## What to do
Print again only this span: the line with "Keep writing the", the line with "return points @ spin.T", and all lines between them, exactly as given.

** start **

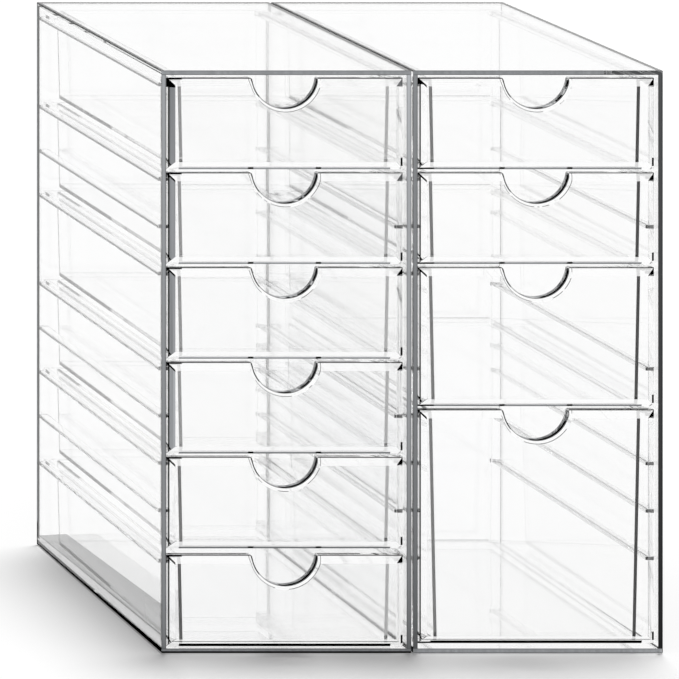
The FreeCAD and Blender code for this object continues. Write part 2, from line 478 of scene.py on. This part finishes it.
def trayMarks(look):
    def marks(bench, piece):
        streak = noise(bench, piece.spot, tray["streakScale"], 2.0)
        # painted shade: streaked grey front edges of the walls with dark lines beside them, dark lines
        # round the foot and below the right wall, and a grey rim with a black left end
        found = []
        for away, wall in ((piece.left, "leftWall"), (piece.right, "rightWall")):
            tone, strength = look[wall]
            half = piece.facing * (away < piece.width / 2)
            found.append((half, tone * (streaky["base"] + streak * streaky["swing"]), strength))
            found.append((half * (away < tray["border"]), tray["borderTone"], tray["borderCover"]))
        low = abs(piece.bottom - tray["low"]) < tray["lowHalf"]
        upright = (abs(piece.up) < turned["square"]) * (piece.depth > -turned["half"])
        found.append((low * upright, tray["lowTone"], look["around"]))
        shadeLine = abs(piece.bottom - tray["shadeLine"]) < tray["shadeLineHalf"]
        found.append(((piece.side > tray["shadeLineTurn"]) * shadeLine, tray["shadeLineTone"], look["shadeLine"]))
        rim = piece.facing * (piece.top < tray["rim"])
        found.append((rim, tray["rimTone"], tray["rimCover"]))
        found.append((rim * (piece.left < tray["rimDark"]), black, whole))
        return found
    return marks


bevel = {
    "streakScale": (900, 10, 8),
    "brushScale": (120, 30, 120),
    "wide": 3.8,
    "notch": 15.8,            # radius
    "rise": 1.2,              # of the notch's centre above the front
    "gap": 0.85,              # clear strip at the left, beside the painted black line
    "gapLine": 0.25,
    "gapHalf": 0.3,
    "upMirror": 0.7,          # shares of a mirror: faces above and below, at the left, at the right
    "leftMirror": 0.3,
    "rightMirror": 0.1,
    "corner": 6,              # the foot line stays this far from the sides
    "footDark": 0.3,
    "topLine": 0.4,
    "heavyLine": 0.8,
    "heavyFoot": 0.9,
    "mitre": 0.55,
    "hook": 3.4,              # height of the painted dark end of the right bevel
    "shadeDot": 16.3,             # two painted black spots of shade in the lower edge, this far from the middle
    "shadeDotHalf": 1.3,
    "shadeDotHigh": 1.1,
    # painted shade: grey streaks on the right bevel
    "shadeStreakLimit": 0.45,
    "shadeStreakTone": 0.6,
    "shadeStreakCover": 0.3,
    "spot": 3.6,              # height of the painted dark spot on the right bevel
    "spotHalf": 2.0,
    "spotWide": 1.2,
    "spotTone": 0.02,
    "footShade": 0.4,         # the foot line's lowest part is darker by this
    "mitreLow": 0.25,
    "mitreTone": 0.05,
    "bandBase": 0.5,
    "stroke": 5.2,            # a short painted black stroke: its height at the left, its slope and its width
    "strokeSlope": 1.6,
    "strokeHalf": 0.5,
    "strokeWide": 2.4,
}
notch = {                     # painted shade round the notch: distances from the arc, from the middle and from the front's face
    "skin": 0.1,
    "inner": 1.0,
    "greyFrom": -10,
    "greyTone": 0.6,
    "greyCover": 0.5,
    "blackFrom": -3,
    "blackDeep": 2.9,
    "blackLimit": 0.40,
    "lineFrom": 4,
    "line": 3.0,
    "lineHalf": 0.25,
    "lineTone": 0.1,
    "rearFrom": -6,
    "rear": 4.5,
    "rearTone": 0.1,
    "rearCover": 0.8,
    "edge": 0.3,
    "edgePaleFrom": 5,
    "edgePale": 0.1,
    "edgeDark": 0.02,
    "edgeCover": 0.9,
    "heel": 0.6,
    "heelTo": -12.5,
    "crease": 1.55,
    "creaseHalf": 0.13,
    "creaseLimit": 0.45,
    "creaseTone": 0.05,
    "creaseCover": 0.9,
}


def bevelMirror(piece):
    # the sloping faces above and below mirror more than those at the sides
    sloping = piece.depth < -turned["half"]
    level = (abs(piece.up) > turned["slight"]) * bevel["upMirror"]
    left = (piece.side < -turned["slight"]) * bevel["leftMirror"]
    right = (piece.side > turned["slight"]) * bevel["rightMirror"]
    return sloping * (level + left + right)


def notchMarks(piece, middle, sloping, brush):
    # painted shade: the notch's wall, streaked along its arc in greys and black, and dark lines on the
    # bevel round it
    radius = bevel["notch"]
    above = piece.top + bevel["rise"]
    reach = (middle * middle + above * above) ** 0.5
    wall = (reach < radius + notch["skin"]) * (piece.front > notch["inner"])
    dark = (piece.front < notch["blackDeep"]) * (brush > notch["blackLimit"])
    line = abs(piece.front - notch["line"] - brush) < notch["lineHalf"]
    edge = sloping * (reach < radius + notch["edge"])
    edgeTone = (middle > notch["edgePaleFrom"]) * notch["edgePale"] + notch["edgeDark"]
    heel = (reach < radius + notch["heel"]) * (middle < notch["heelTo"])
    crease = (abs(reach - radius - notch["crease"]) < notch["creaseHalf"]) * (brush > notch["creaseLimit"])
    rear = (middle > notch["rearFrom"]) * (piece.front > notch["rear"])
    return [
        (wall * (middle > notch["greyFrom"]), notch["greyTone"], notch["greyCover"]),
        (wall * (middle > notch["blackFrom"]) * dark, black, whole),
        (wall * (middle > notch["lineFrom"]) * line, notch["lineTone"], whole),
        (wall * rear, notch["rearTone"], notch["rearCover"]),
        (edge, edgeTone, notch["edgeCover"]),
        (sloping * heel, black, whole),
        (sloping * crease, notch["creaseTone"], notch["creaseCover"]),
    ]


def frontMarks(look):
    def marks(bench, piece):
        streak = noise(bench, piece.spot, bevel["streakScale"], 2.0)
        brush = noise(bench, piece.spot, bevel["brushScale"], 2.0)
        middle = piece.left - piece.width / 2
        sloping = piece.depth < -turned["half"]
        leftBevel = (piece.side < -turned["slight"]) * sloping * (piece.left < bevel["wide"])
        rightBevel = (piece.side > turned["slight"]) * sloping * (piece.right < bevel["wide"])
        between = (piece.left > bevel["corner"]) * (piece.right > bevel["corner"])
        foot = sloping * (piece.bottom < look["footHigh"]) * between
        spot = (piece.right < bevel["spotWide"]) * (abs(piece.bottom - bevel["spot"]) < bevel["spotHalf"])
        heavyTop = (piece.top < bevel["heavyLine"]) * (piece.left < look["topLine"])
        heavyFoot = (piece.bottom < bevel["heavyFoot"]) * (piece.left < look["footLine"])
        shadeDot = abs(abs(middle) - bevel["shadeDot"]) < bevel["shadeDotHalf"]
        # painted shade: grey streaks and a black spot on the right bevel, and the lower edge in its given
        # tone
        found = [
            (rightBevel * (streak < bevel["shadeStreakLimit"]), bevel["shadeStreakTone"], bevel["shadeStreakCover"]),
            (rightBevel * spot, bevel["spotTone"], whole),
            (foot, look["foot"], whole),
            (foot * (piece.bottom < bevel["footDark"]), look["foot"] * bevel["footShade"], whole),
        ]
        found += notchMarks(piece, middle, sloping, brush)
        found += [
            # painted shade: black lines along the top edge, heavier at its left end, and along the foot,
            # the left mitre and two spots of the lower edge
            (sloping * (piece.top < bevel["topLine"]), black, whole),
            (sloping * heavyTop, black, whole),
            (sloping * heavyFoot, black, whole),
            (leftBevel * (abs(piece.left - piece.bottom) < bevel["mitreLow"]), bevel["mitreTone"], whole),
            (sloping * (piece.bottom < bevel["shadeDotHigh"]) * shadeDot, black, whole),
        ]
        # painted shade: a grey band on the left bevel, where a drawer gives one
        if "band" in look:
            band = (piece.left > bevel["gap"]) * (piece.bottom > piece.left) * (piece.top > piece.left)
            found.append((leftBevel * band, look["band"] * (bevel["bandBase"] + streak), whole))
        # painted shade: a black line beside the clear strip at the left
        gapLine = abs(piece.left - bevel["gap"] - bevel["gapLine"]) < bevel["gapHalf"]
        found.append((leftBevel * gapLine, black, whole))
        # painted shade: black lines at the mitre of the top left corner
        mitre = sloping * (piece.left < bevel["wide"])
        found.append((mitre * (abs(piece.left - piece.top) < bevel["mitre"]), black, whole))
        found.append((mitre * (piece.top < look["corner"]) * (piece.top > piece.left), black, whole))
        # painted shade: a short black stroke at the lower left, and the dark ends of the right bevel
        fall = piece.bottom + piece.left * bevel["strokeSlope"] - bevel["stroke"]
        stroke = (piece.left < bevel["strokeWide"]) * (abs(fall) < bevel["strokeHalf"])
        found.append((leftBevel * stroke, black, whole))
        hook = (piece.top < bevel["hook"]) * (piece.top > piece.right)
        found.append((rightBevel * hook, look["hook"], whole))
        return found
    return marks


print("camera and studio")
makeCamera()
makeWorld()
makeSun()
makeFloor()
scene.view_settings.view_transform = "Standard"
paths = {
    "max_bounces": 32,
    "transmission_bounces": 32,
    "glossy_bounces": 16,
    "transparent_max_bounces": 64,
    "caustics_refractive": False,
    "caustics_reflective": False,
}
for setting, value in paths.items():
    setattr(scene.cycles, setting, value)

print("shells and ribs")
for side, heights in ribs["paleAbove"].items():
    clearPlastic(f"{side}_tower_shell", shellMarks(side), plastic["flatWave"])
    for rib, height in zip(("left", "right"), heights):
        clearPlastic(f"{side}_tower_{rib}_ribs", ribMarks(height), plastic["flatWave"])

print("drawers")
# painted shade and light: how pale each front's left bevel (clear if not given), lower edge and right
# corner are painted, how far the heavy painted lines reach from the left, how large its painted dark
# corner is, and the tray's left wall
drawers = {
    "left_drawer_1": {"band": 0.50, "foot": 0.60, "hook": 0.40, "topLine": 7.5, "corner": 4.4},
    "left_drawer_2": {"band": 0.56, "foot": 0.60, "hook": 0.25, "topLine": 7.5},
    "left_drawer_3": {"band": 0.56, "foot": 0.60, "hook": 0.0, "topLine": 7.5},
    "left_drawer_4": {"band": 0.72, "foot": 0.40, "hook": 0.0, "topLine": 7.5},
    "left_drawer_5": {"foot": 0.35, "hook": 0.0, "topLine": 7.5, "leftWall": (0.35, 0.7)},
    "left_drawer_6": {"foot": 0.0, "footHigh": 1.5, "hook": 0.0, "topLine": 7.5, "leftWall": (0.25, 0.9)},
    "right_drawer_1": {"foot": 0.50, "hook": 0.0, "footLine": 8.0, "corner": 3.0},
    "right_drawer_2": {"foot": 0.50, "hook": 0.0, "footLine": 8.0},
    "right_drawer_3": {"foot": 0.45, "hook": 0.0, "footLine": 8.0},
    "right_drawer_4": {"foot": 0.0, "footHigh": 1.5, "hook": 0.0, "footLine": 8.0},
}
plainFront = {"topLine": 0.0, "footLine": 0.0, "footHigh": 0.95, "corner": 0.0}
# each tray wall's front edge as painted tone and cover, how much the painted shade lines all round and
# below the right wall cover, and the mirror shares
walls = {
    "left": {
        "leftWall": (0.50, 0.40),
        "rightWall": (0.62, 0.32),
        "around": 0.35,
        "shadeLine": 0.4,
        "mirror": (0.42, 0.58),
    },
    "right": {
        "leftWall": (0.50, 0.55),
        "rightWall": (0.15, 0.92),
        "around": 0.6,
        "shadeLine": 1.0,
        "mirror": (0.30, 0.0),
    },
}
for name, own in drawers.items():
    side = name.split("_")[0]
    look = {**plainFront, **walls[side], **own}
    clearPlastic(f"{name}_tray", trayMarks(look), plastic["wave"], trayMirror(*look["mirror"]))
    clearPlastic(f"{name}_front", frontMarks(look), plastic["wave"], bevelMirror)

** end **
** start **

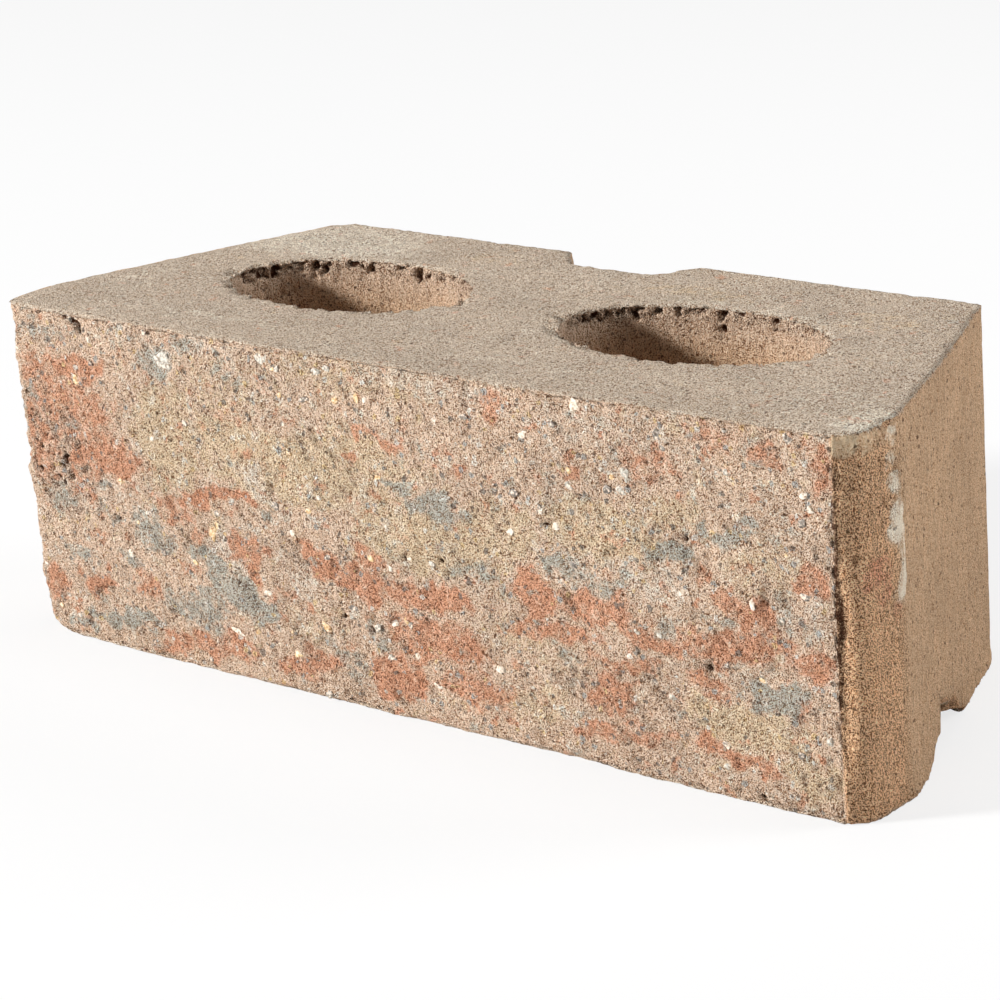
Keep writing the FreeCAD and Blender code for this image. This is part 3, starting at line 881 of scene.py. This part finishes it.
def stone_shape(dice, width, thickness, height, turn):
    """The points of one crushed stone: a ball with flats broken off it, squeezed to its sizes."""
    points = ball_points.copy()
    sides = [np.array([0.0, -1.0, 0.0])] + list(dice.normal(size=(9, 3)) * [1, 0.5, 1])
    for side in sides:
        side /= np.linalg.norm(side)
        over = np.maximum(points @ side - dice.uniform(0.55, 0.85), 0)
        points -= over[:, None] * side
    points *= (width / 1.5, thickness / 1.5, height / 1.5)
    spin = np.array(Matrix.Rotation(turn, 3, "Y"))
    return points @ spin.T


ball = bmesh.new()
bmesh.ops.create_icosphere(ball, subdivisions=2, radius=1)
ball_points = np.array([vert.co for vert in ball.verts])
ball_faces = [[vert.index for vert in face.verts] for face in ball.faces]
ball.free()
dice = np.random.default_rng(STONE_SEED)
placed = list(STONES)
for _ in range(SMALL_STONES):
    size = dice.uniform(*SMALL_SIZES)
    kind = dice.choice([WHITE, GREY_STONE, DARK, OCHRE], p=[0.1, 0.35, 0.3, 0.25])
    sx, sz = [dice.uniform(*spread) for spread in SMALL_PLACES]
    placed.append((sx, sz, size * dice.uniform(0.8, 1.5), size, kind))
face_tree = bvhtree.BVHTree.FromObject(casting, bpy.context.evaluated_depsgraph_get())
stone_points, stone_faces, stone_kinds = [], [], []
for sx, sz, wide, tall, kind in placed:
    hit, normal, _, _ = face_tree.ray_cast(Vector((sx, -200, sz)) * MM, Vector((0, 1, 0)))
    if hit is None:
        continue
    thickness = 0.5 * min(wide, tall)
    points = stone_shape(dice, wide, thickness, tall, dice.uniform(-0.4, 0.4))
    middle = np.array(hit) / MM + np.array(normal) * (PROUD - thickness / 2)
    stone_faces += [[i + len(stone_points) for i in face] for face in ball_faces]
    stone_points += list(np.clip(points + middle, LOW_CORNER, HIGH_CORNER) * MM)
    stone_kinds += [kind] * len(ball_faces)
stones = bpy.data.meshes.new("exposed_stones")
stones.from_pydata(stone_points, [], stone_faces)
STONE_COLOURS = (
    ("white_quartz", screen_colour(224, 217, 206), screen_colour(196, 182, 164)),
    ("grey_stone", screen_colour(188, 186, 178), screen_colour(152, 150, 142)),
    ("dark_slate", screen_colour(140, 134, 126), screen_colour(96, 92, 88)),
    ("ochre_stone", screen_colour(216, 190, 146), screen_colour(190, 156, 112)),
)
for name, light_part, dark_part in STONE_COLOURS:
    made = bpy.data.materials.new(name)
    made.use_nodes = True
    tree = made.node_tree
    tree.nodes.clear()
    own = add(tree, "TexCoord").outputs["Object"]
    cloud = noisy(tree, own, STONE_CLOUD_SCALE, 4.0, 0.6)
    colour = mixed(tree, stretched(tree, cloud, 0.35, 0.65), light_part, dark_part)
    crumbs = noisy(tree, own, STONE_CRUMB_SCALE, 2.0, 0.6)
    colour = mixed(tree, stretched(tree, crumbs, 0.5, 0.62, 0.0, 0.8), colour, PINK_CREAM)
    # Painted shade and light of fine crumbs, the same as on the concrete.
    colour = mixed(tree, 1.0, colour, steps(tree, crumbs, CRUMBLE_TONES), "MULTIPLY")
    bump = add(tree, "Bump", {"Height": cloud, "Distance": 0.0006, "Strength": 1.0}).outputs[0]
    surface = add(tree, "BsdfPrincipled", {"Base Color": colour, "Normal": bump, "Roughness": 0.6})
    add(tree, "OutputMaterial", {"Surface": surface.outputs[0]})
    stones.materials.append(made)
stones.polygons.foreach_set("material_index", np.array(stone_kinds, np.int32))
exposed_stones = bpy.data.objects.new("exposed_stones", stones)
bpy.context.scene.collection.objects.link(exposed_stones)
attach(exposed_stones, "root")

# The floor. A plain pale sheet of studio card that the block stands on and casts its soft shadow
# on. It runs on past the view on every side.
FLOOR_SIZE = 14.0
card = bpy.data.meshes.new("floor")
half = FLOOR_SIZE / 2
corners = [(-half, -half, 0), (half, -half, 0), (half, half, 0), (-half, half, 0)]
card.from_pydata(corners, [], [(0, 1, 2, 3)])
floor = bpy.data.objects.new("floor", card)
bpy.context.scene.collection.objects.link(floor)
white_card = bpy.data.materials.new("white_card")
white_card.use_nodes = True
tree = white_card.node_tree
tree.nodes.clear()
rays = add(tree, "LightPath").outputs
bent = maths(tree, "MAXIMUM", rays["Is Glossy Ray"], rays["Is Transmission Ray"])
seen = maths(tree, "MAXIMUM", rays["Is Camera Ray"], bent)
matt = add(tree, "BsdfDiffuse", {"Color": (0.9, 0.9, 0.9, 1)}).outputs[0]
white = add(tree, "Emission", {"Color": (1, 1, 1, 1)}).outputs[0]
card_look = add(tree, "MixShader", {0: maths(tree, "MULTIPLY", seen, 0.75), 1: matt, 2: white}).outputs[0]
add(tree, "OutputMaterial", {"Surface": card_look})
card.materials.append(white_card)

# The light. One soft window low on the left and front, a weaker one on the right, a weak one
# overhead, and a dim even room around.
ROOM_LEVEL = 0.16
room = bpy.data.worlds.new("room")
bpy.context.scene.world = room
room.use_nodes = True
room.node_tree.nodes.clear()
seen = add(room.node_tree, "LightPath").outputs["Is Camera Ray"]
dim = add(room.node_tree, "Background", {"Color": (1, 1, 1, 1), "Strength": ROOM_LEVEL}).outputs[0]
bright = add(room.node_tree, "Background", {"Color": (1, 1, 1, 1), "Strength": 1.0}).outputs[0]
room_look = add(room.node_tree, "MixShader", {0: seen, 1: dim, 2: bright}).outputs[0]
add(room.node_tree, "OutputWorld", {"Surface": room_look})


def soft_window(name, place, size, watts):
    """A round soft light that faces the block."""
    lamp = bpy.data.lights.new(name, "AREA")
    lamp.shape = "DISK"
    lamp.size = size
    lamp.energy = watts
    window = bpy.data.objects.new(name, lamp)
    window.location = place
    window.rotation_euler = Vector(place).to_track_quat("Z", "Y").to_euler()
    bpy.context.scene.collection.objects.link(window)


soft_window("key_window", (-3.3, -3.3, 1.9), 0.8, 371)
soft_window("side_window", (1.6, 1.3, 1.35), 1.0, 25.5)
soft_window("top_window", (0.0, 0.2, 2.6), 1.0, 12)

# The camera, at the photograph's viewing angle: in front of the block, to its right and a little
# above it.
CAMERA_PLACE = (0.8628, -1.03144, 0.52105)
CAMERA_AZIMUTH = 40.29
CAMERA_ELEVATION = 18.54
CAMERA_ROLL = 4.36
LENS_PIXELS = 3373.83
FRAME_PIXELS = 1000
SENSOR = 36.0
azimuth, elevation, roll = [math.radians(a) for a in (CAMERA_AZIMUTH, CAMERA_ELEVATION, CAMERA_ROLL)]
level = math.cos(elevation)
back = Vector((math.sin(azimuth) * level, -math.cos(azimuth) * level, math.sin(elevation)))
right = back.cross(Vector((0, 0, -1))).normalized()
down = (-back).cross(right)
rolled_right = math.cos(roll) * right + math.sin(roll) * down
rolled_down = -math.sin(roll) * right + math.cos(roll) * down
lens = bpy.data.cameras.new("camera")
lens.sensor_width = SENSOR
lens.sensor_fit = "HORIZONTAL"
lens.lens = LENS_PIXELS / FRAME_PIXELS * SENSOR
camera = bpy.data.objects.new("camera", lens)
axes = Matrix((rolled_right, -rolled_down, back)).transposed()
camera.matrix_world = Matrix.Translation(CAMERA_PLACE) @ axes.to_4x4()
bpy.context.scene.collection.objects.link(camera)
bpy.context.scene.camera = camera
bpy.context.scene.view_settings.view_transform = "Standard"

** end **

## Written answer
Keep writing the FreeCAD and Blender code for this image. This is part 3, starting at line 881 of scene.py. This part finishes it.
def stone_shape(dice, width, thickness, height, turn):
    """The points of one crushed stone: a ball with flats broken off it, squeezed to its sizes."""
    points = ball_points.copy()
    sides = [np.array([0.0, -1.0, 0.0])] + list(dice.normal(size=(9, 3)) * [1, 0.5, 1])
    for side in sides:
        side /= np.linalg.norm(side)
        over = np.maximum(points @ side - dice.uniform(0.55, 0.85), 0)
        points -= over[:, None] * side
    points *= (width / 1.5, thickness / 1.5, height / 1.5)
    spin = np.array(Matrix.Rotation(turn, 3, "Y"))
    return points @ spin.T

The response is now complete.